In the present application, unless expressly stated or limited otherwise, a first feature "up" or "down" a second feature may be the first and second features in direct contact, or the first and second features in indirect contact via an intervening medium. Moreover, a first feature being "above," "over" and "on" a second feature may be a first feature being directly above or obliquely above the second feature, or simply indicating that the first feature is level higher than the second feature. The first feature being "under", "below" and "beneath" the second feature may be the first feature being directly under or obliquely below the second feature, or simply indicating that the first feature is less level than the second feature.

As shown in fig. 1 and 2, when the reflecting surface of the mirror body 110 is irradiated with light of a certain energy, a spot 20 is formed on the surface of the reflecting surface, and the heat deposited on the reflecting surface increases the temperature of the mirror body 110, thereby affecting the surface shape accuracy of the reflecting surface.

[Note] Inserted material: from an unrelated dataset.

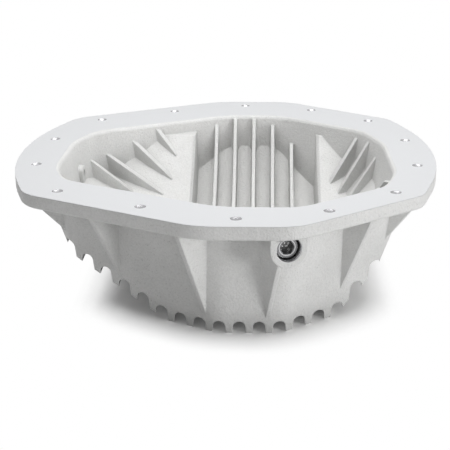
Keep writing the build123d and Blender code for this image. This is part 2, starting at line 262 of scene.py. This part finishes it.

In view of the above problems, as shown in fig. 1 to 3, an embodiment of the present application provides a mirror module 100 for suppressing deformation of a reflecting surface in the case where a light beam irradiates the reflecting surface. Particularly, in the case of inconsistent physical centers of the spot 20 and the reflecting surface, the mirror module 100 of the present application can maintain the mirror surface height error RMS value at the order of 1nm, and the slope error RMS value at the order of 100 nrad.

The mirror module 100 includes a mirror body 110, a heating assembly 120, and a cooling assembly 130.

In the present embodiment, the mirror body 110 has a rectangular parallelepiped shape, and has length, width, and height dimensions of: 700mm, 60mm. The beam is X-ray 10, the spot 20 is formed when the X-ray 10 irradiates the reflecting surface, the spot 20 is located on a meridian 30 of the reflecting surface, and the meridian 30 is a symmetrical center line of the reflecting surface along the length direction.

The mirror body 110 has an upper surface 111 and a side surface 112, the side surface 112 is connected to the upper surface 111, the light beam irradiates the upper surface 111 and forms the spot 20, and the upper surface 111 is a reflecting surface of the light beam.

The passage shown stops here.